Even when Wall Street's appetite for mortgages knew no bounds, WaMu kept many of the riskiest loans on its own books — boosting short-term profits but giving it far greater direct exposure to the eventual meltdown than competitors such as Chase and Wells Fargo.

Beginning in 2007, those high-risk loans went sour so quickly and in such volume that WaMu couldn't keep up.

Banks have to set aside money to offset loans they expect to go bad. When more loans do so than anticipated, the bank has to add more money to its loss reserve — cutting into profits.

At the end of 2007, $6.1 billion of WaMu's loans were in "nonaccrual" — bank-speak meaning that WaMu no longer expected to get all the money due it. Over the course of that year, WaMu set aside $3.1 billion for loan losses and posted a $67 million loss, its first in decades.

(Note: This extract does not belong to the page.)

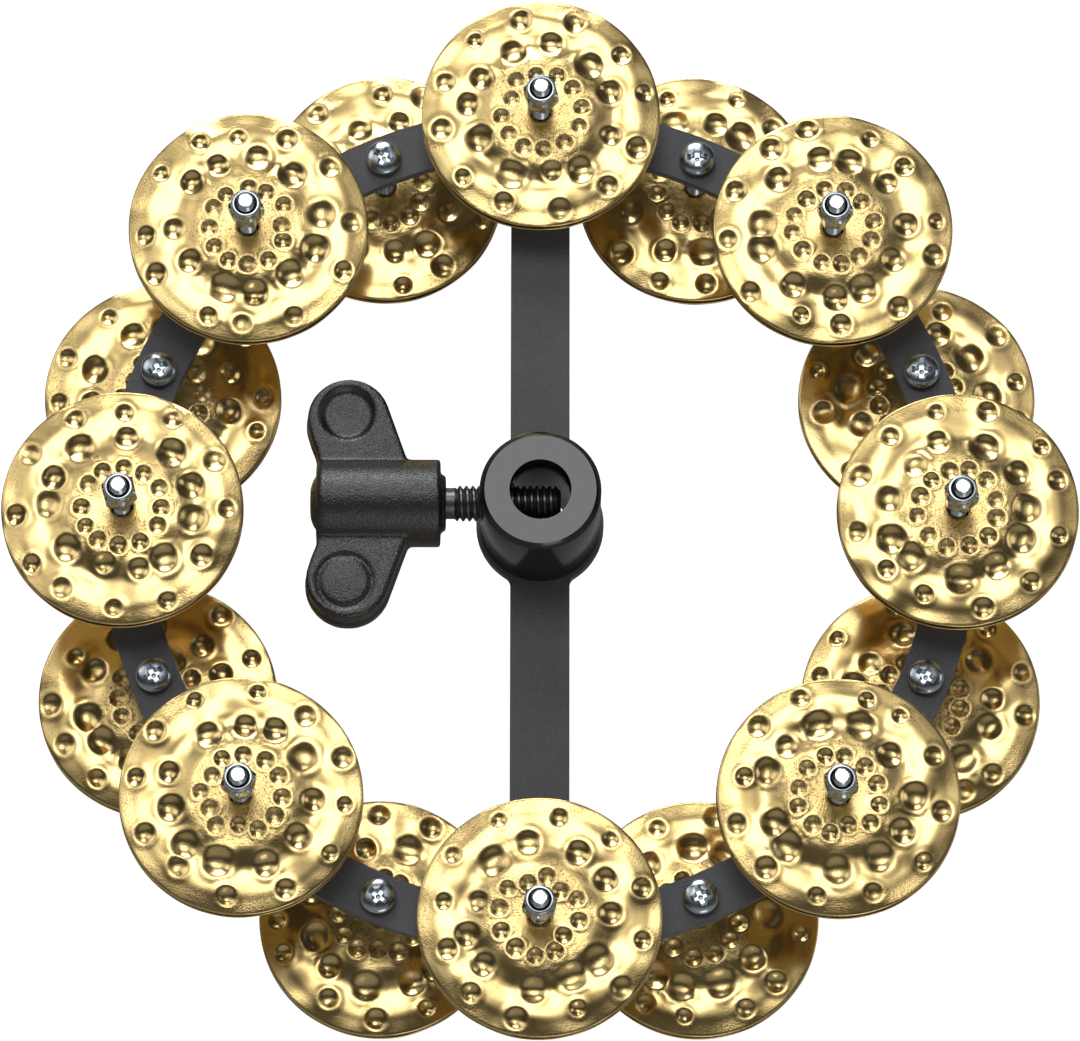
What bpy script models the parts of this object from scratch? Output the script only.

By mid-2008, WaMu's problem loans had ballooned to $9.7 billion. The bank had to set aside nearly that much to cover losses, and it lost a staggering $7.9 billion in the first half of the year alone.

In effect, WaMu had run through the billions of dollars it raised that spring from outside investors — not in building the business, but in shoveling cash into the hole it had dug for itself. And no one could tell how much deeper the hole would get.

WaMu's shaky condition spooked depositors, who began withdrawing large sums in July and August 2008. The run eased in late August but reignited the next month, after Killinger was fired and rumors were rife that WaMu would be sold or shut down.

More than $17 billion flew out the door between Sept. 5 and 25, when federal regulators finally pulled the plug on Killinger's dream of a banking Wal-Mart.

In the end, said Bill Longbrake, WaMu's longtime chief financial officer, the bank failed because its leaders abandoned its historical balance between growth and prudence.

"You have to be willing, when the external world is haywire, to lose market share and profits," he said. "They could have stepped back."